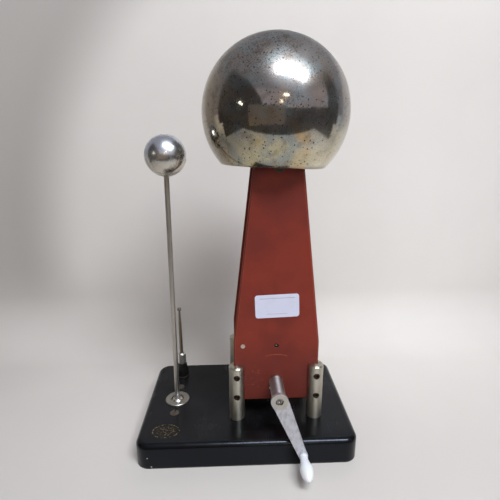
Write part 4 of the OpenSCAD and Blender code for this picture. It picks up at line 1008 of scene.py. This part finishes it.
# Left, right, front and back limits of the pale floor that metal mirrors, and the dark card's height.
MIRRORED_FLOOR, DARK_FLOOR_Z = (-0.62, 0.68, -0.46, 0.02), 0.002


def card_band(name, centre, radius, low, top, colour):
    """A curved card round the centre, from the angle low up to the (azimuth, elevation) line top."""
    verts = []
    for (start, start_high), (end, end_high) in zip(top, top[1:]):
        for step in range(CARD_STEPS + 1):
            part = step / CARD_STEPS
            azimuth = start + (end - start) * part
            for elevation in (low, start_high + (end_high - start_high) * part):
                verts.append(centre + direction(azimuth, elevation) * radius)
    faces = [(i, i + 2, i + 3, i + 1) for i in range(0, len(verts) - 2, 2)]
    mirrored_only(stage_mesh(name, verts, faces, glow(name + "_tone", colour)))


def make_ceiling(centre):
    """A grey half dome over the object, brighter and cooler round the large lamp."""
    made = Finish("ceiling_tone", CEILING_GREY, 1.0)
    window = (centre + direction(WINDOW_AZIMUTH, WINDOW_ELEVATION) * CEILING_RADIUS) / MM
    near = made.span(made.away(window), *WINDOW_HAZE)
    made.shine(made.blend(near, CEILING_GREY, CEILING_BRIGHT))
    verts = [centre + direction(360 * c / CEILING_COLUMNS, 90 * r / CEILING_ROWS) * CEILING_RADIUS
             for r in range(CEILING_ROWS + 1) for c in range(CEILING_COLUMNS)]
    faces = []
    for r in range(CEILING_ROWS):
        for c in range(CEILING_COLUMNS):
            low, high, after = r * CEILING_COLUMNS, (r + 1) * CEILING_COLUMNS, (c + 1) % CEILING_COLUMNS
            faces.append((low + c, low + after, high + after, high + c))
    mirrored_only(stage_mesh("room_ceiling", verts, faces, made.material))


def make_cards(centre):
    """Bands of other tones, each nearer than the last, and a dark floor past the pale one."""
    card_band("room_wall", centre, CARD_RADIUS + 0.1, 0, WALL_TOP, srgb(196, 188, 192))
    card_band("room_dark", centre, CARD_RADIUS, -9, DARK_TOP, srgb(76, 72, 70))
    card_band("room_shelf", centre, CARD_RADIUS - 0.1, 4, SHELF_TOP, srgb(255, 250, 244))
    card_band("room_panel", centre, PANEL_RADIUS, -19, PANEL_TOP, srgb(134, 117, 101))
    left, right, front, back = MIRRORED_FLOOR
    far = FLOOR_HALF
    verts = [(x, y, DARK_FLOOR_Z) for x, y in (
        (left, front), (right, front), (far, -far), (-far, -far),
        (far, back), (right, back), (left, back), (-far, back))]
    faces = [(0, 1, 2, 3), (1, 5, 4, 2), (0, 3, 7, 6)]
    mirrored_only(stage_mesh("room_floor", verts, faces, glow("room_low", srgb(68, 65, 66))))


def lamp(name, centre, azimuth, elevation, distance, width, height, power, colour, tilt=0):
    """An area lamp that looks at the centre, with its width turned by tilt from level."""
    data = bpy.data.lights.new(name, "AREA")
    data.shape = "RECTANGLE"
    data.size, data.size_y = width, height
    data.energy = power
    data.color = colour
    made = added(name, data)
    away = direction(azimuth, elevation)
    made.location = centre + away * distance
    level = Vector((-away.y, away.x, 0)).normalized()
    wide = Matrix.Rotation(math.radians(tilt), 3, -away) @ level
    made.rotation_mode = "QUATERNION"
    made.rotation_quaternion = Matrix((wide, away.cross(wide), away)).transposed().to_quaternion()
    made.visible_camera = False


WINDOW_POWER, WINDOW_AWAY, WINDOW_WIDE, WINDOW_TALL = 16.5, 1.15, 0.76, 0.3
FAR_AWAY, FAR_TALL = 1.8, 0.07
COOL_LIGHT, WARM_LIGHT = (0.93, 0.97, 1.0), (1.0, 0.9, 0.68)
# Azimuth, elevation, width and power of each small lamp.
FAR_LAMPS = ((-58, 11, 0.07, 0.35), (-55, 9, 0.05, 0.25), (10, 20, 0.2, 0.8), (3, 12, 0.07, 0.35))


def make_lamps(centre):
    """A wide soft lamp high on the right, and four small ones far off that glint in the metal."""
    lamp("window", centre, WINDOW_AZIMUTH, WINDOW_ELEVATION, WINDOW_AWAY, WINDOW_WIDE, WINDOW_TALL,
         WINDOW_POWER, COOL_LIGHT, WINDOW_TILT)
    for i, (azimuth, elevation, width, power) in enumerate(FAR_LAMPS):
        lamp(f"far_lamp_{i}", centre, azimuth, elevation, FAR_AWAY, width, FAR_TALL, power, WARM_LIGHT)


SHOWN_TONE, FILL_COLOUR, FILL_STRENGTH = srgb(214, 209, 207), (0.9, 0.95, 1.0, 1), 0.22


def make_world():
    """Pale to the camera and to metal, and a dim even fill for everything else."""
    world = bpy.data.worlds.new("studio")
    bpy.context.scene.world = world
    world.use_nodes = True
    tree = world.node_tree
    shown = tree.nodes["Background"]
    shown.inputs["Color"].default_value = SHOWN_TONE
    fill_light = tree.nodes.new("ShaderNodeBackground")
    fill_light.inputs["Color"].default_value = FILL_COLOUR
    fill_light.inputs["Strength"].default_value = FILL_STRENGTH
    path = tree.nodes.new("ShaderNodeLightPath")
    either = path.outputs["Is Camera Ray"]
    for kind in ("Is Glossy Ray", "Is Transmission Ray"):
        both = tree.nodes.new("ShaderNodeMath")
        both.operation = "MAXIMUM"
        tree.links.new(either, both.inputs[0])
        tree.links.new(path.outputs[kind], both.inputs[1])
        either = both.outputs[0]
    pick = tree.nodes.new("ShaderNodeMixShader")
    tree.links.new(either, pick.inputs[0])
    tree.links.new(fill_light.outputs[0], pick.inputs[1])
    tree.links.new(shown.outputs[0], pick.inputs[2])
    tree.links.new(pick.outputs[0], tree.nodes["World Output"].inputs["Surface"])


CAMERA_PLACE = (-7.587, -331.154, 261.947)
CAMERA_DOWN, CAMERA_RIGHT, CAMERA_ROLL = 14.806, 2.183, -0.223  # degrees
CAMERA_LENS, CAMERA_SENSOR = 27.373, 36.0


def make_camera():
    """The photograph's own viewpoint."""
    data = bpy.data.cameras.new("camera")
    data.sensor_width = CAMERA_SENSOR
    data.lens = CAMERA_LENS
    data.clip_start, data.clip_end = 0.01, 20
    made = added("camera", data)
    turn = (Matrix.Rotation(math.radians(-CAMERA_RIGHT), 4, "Z")
            @ Matrix.Rotation(math.radians(90 - CAMERA_DOWN), 4, "X")
            @ Matrix.Rotation(math.radians(CAMERA_ROLL), 4, "Z"))
    made.matrix_world = Matrix.Translation(Vector(CAMERA_PLACE) * MM) @ turn
    bpy.context.scene.camera = made


dress_nodes()
make_pieces()
make_camera()
make_sweep()
dome_middle = middle("dome") * MM
make_ceiling(dome_middle)
make_cards(dome_middle)
make_lamps(dome_middle)
make_world()
bpy.context.scene.view_settings.view_transform = "Standard"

§ **DO THIS**:
Repeat every line of the data, exactly and in full.

§ **TASK OUTPUT**:
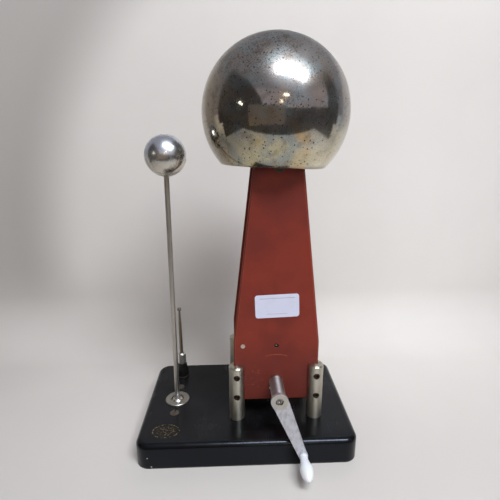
Write part 4 of the OpenSCAD and Blender code for this picture. It picks up at line 1008 of scene.py. This part finishes it.
# Left, right, front and back limits of the pale floor that metal mirrors, and the dark card's height.
MIRRORED_FLOOR, DARK_FLOOR_Z = (-0.62, 0.68, -0.46, 0.02), 0.002


def card_band(name, centre, radius, low, top, colour):
    """A curved card round the centre, from the angle low up to the (azimuth, elevation) line top."""
    verts = []
    for (start, start_high), (end, end_high) in zip(top, top[1:]):
        for step in range(CARD_STEPS + 1):
            part = step / CARD_STEPS
            azimuth = start + (end - start) * part
            for elevation in (low, start_high + (end_high - start_high) * part):
                verts.append(centre + direction(azimuth, elevation) * radius)
    faces = [(i, i + 2, i + 3, i + 1) for i in range(0, len(verts) - 2, 2)]
    mirrored_only(stage_mesh(name, verts, faces, glow(name + "_tone", colour)))


def make_ceiling(centre):
    """A grey half dome over the object, brighter and cooler round the large lamp."""
    made = Finish("ceiling_tone", CEILING_GREY, 1.0)
    window = (centre + direction(WINDOW_AZIMUTH, WINDOW_ELEVATION) * CEILING_RADIUS) / MM
    near = made.span(made.away(window), *WINDOW_HAZE)
    made.shine(made.blend(near, CEILING_GREY, CEILING_BRIGHT))
    verts = [centre + direction(360 * c / CEILING_COLUMNS, 90 * r / CEILING_ROWS) * CEILING_RADIUS
             for r in range(CEILING_ROWS + 1) for c in range(CEILING_COLUMNS)]
    faces = []
    for r in range(CEILING_ROWS):
        for c in range(CEILING_COLUMNS):
            low, high, after = r * CEILING_COLUMNS, (r + 1) * CEILING_COLUMNS, (c + 1) % CEILING_COLUMNS
            faces.append((low + c, low + after, high + after, high + c))
    mirrored_only(stage_mesh("room_ceiling", verts, faces, made.material))


def make_cards(centre):
    """Bands of other tones, each nearer than the last, and a dark floor past the pale one."""
    card_band("room_wall", centre, CARD_RADIUS + 0.1, 0, WALL_TOP, srgb(196, 188, 192))
    card_band("room_dark", centre, CARD_RADIUS, -9, DARK_TOP, srgb(76, 72, 70))
    card_band("room_shelf", centre, CARD_RADIUS - 0.1, 4, SHELF_TOP, srgb(255, 250, 244))
    card_band("room_panel", centre, PANEL_RADIUS, -19, PANEL_TOP, srgb(134, 117, 101))
    left, right, front, back = MIRRORED_FLOOR
    far = FLOOR_HALF
    verts = [(x, y, DARK_FLOOR_Z) for x, y in (
        (left, front), (right, front), (far, -far), (-far, -far),
        (far, back), (right, back), (left, back), (-far, back))]
    faces = [(0, 1, 2, 3), (1, 5, 4, 2), (0, 3, 7, 6)]
    mirrored_only(stage_mesh("room_floor", verts, faces, glow("room_low", srgb(68, 65, 66))))


def lamp(name, centre, azimuth, elevation, distance, width, height, power, colour, tilt=0):
    """An area lamp that looks at the centre, with its width turned by tilt from level."""
    data = bpy.data.lights.new(name, "AREA")
    data.shape = "RECTANGLE"
    data.size, data.size_y = width, height
    data.energy = power
    data.color = colour
    made = added(name, data)
    away = direction(azimuth, elevation)
    made.location = centre + away * distance
    level = Vector((-away.y, away.x, 0)).normalized()
    wide = Matrix.Rotation(math.radians(tilt), 3, -away) @ level
    made.rotation_mode = "QUATERNION"
    made.rotation_quaternion = Matrix((wide, away.cross(wide), away)).transposed().to_quaternion()
    made.visible_camera = False


WINDOW_POWER, WINDOW_AWAY, WINDOW_WIDE, WINDOW_TALL = 16.5, 1.15, 0.76, 0.3
FAR_AWAY, FAR_TALL = 1.8, 0.07
COOL_LIGHT, WARM_LIGHT = (0.93, 0.97, 1.0), (1.0, 0.9, 0.68)
# Azimuth, elevation, width and power of each small lamp.
FAR_LAMPS = ((-58, 11, 0.07, 0.35), (-55, 9, 0.05, 0.25), (10, 20, 0.2, 0.8), (3, 12, 0.07, 0.35))


def make_lamps(centre):
    """A wide soft lamp high on the right, and four small ones far off that glint in the metal."""
    lamp("window", centre, WINDOW_AZIMUTH, WINDOW_ELEVATION, WINDOW_AWAY, WINDOW_WIDE, WINDOW_TALL,
         WINDOW_POWER, COOL_LIGHT, WINDOW_TILT)
    for i, (azimuth, elevation, width, power) in enumerate(FAR_LAMPS):
        lamp(f"far_lamp_{i}", centre, azimuth, elevation, FAR_AWAY, width, FAR_TALL, power, WARM_LIGHT)


SHOWN_TONE, FILL_COLOUR, FILL_STRENGTH = srgb(214, 209, 207), (0.9, 0.95, 1.0, 1), 0.22


def make_world():
    """Pale to the camera and to metal, and a dim even fill for everything else."""
    world = bpy.data.worlds.new("studio")
    bpy.context.scene.world = world
    world.use_nodes = True
    tree = world.node_tree
    shown = tree.nodes["Background"]
    shown.inputs["Color"].default_value = SHOWN_TONE
    fill_light = tree.nodes.new("ShaderNodeBackground")
    fill_light.inputs["Color"].default_value = FILL_COLOUR
    fill_light.inputs["Strength"].default_value = FILL_STRENGTH
    path = tree.nodes.new("ShaderNodeLightPath")
    either = path.outputs["Is Camera Ray"]
    for kind in ("Is Glossy Ray", "Is Transmission Ray"):
        both = tree.nodes.new("ShaderNodeMath")
        both.operation = "MAXIMUM"
        tree.links.new(either, both.inputs[0])
        tree.links.new(path.outputs[kind], both.inputs[1])
        either = both.outputs[0]
    pick = tree.nodes.new("ShaderNodeMixShader")
    tree.links.new(either, pick.inputs[0])
    tree.links.new(fill_light.outputs[0], pick.inputs[1])
    tree.links.new(shown.outputs[0], pick.inputs[2])
    tree.links.new(pick.outputs[0], tree.nodes["World Output"].inputs["Surface"])


CAMERA_PLACE = (-7.587, -331.154, 261.947)
CAMERA_DOWN, CAMERA_RIGHT, CAMERA_ROLL = 14.806, 2.183, -0.223  # degrees
CAMERA_LENS, CAMERA_SENSOR = 27.373, 36.0


def make_camera():
    """The photograph's own viewpoint."""
    data = bpy.data.cameras.new("camera")
    data.sensor_width = CAMERA_SENSOR
    data.lens = CAMERA_LENS
    data.clip_start, data.clip_end = 0.01, 20
    made = added("camera", data)
    turn = (Matrix.Rotation(math.radians(-CAMERA_RIGHT), 4, "Z")
            @ Matrix.Rotation(math.radians(90 - CAMERA_DOWN), 4, "X")
            @ Matrix.Rotation(math.radians(CAMERA_ROLL), 4, "Z"))
    made.matrix_world = Matrix.Translation(Vector(CAMERA_PLACE) * MM) @ turn
    bpy.context.scene.camera = made


dress_nodes()
make_pieces()
make_camera()
make_sweep()
dome_middle = middle("dome") * MM
make_ceiling(dome_middle)
make_cards(dome_middle)
make_lamps(dome_middle)
make_world()
bpy.context.scene.view_settings.view_transform = "Standard"